Susceptibility to infection: What part does the immune system play?
Newborn babies and the elderly are particularly susceptible to bacterial and viral infection. But why is this? How can we predict who will contract an infection – and how can they be optimally treated? To find answers to these questions, the RESIST team is also conducting research on the immune system in these vulnerable groups.
The focus of research involving newborns is on the interaction with the microbiome (the entirety of the microorganisms that colonize the body) as it develops with the child. Why? These microorganisms ‘train’ the immune system and could potentially be used to promote immune maturation after birth so as to prevent severe infections that can result from bacteria and from life-threatening viral diseases.
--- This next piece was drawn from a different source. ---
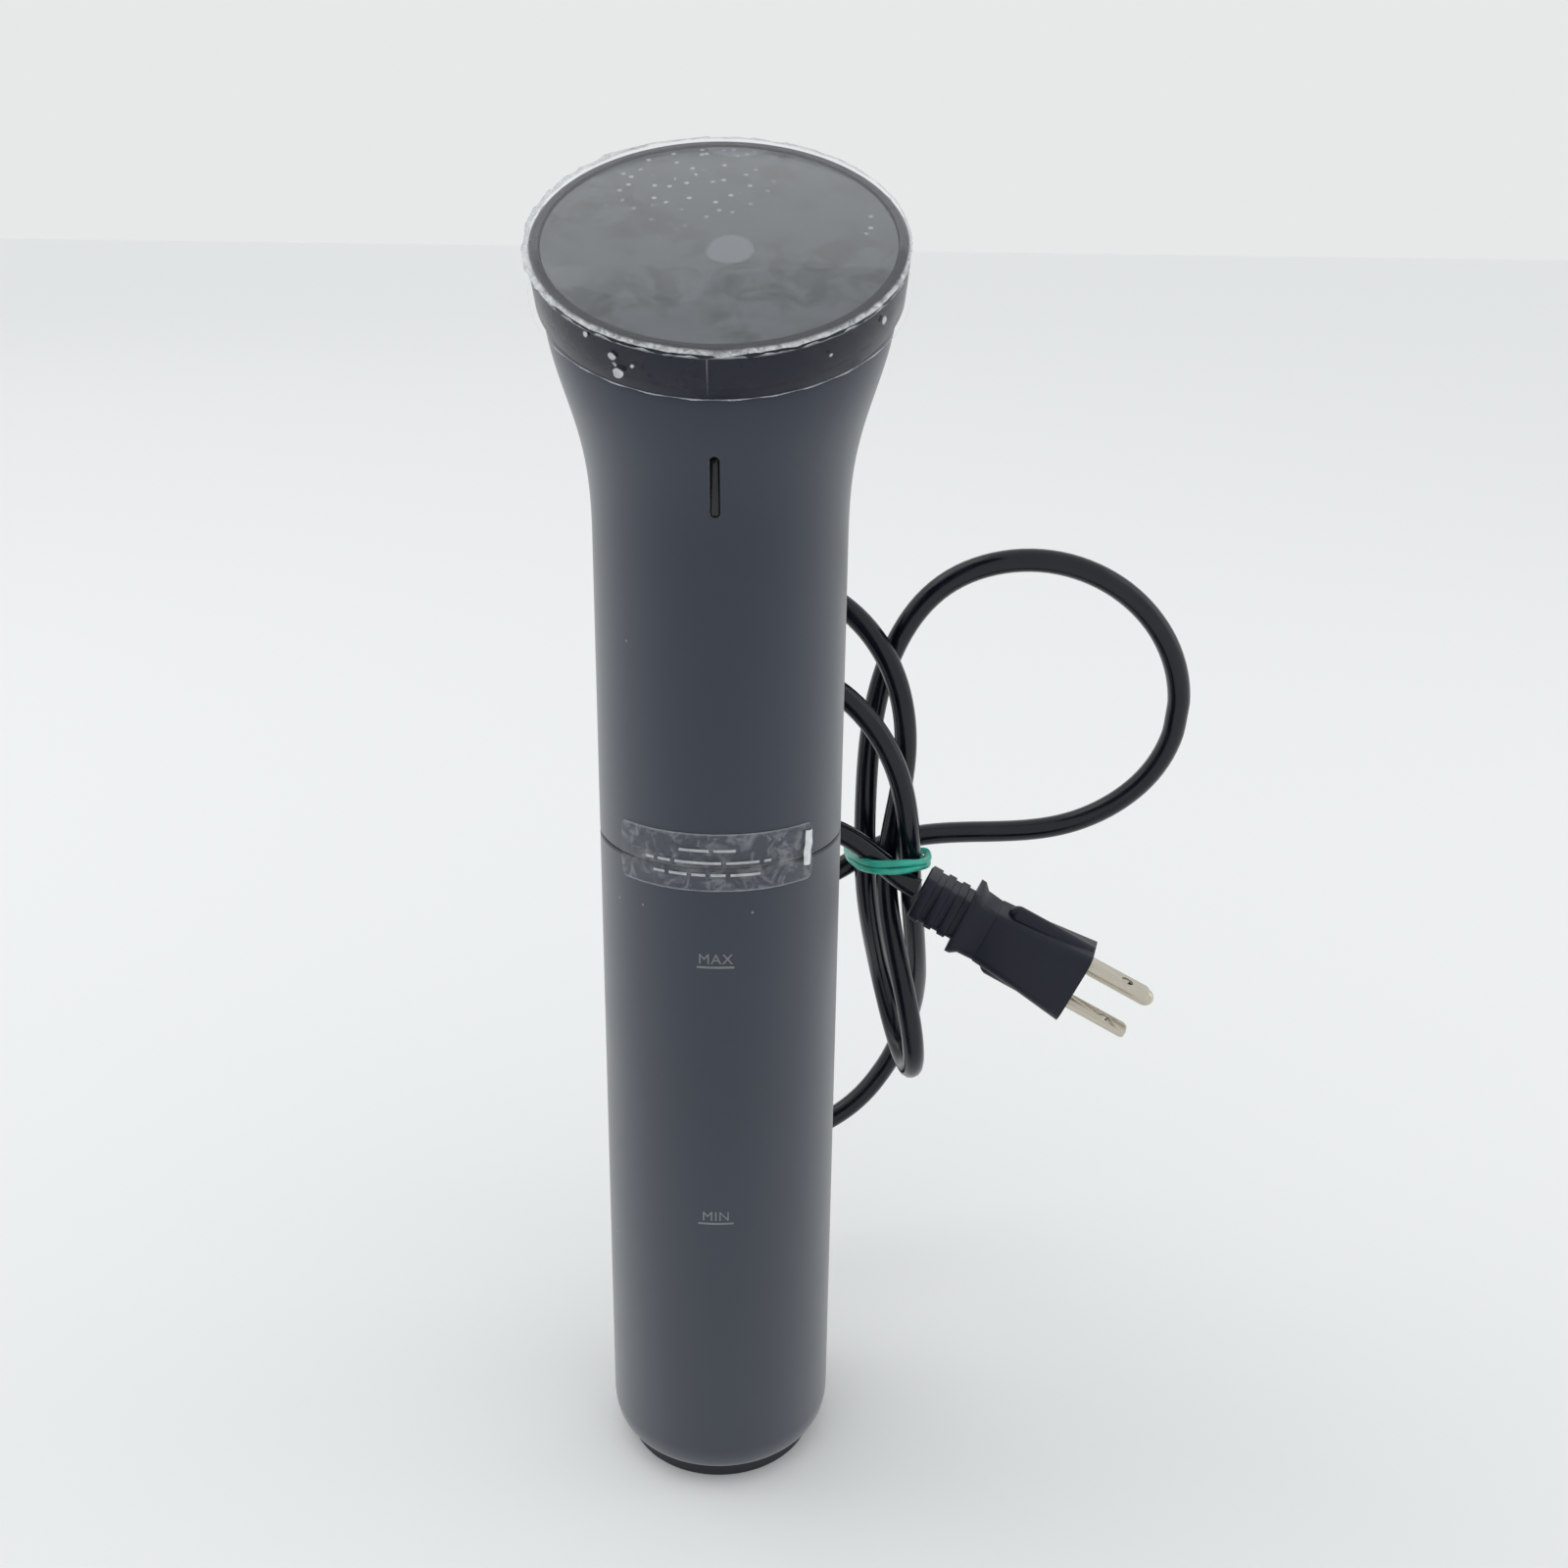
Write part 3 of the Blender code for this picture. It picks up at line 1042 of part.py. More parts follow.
def build_blade(name, side):
    low, high = PLUG_FRONT - CONTACT_DEPTH, PLUG_FRONT + BLADE_LENGTH
    half, corner = BLADE_WIDTH / 2, 0.0014
    outline = [
        (-half, low), (half, low), (half, high - corner), (half - corner, high), (corner - half, high),
        (-half, high - corner),
    ]
    middle = side * BLADE_SPACING / 2
    rings = [
        [(middle + offset, BLADE_LINE + y, z) for y, z in outline]
        for offset in (-CONTACT_THICKNESS / 2, CONTACT_THICKNESS / 2)
    ]
    blade = lofted(name, rings, "nickel", PLUG)
    across = Matrix.Translation((0, BLADE_LINE, PLUG_FRONT + BLADE_HOLE_DISTANCE)) @ Matrix.Rotation(math.pi / 2, 4, "Y")
    reach = 0.002
    hole = rod(f"{name}_hole", BLADE_HOLE_RADIUS, middle - reach, middle + reach, None, PLUG @ across, steps=16)
    boolean(blade, hole)


clear_scene()
build_upper_housing()
build_head()
build_status_light()
build_boards()
build_bulkhead()
build_motor()
build_pump()
build_nut()
build_heater()
build_probes()
build_skirt()
build_foot()
build_label()
build_gland()
build_cord()
build_plug()
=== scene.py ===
"""An immersion circulator for sous vide cooking, standing on its foot with its cord tied behind it.

The slim round shell, the slanted glass face with its clear film, the foot, the cord, the plug and the tie are
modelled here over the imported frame. Everything is in metres, +Z up, with the slanted face towards -Y.
"""

import math

import bpy
import numpy as np
from mathutils import Matrix, Vector


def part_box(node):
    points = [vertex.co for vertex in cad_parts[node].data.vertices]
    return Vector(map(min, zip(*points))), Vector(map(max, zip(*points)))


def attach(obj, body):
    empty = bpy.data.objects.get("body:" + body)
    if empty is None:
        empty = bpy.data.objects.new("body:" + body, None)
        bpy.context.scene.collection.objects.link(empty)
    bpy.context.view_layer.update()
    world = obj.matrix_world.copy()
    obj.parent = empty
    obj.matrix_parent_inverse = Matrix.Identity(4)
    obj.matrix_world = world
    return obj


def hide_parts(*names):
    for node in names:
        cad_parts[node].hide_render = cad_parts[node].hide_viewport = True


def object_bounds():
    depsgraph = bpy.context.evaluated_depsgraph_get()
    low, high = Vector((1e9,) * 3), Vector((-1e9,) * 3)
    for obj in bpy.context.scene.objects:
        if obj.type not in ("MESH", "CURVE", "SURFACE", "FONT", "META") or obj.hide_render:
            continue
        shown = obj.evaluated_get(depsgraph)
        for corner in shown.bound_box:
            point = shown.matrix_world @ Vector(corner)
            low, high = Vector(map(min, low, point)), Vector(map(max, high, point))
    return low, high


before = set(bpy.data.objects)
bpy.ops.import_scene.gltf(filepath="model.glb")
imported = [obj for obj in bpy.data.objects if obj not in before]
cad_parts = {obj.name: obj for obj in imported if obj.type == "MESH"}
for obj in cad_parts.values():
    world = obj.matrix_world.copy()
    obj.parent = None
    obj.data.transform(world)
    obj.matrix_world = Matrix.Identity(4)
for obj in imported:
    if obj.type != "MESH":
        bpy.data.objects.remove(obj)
cad_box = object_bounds()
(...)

Interaction between the immune system and the microbiome is also being studied in relation to another medical condition affecting adults. This is spondyloarthrosis, a class of rheumatic diseases that manifest as inflammation of the musculoskeletal system, and whose onset is triggered by an infection.
RESIST will investigate the influence the gut microbiome has on whether the patient recovers from this condition or whether it becomes chronic.
In elderly people, the RESIST team will look at factors such as their vulnerability to flu viruses or the chicken pox virus, which causes shingles. Another research focus in RESIST, where older people are involved, is vaccination. It is still not clear why vaccination of elderly individuals is often not as effective or completely useless. The development of new vaccines and innovative therapies are of interest in several RESIST projects dealing with hepatitis.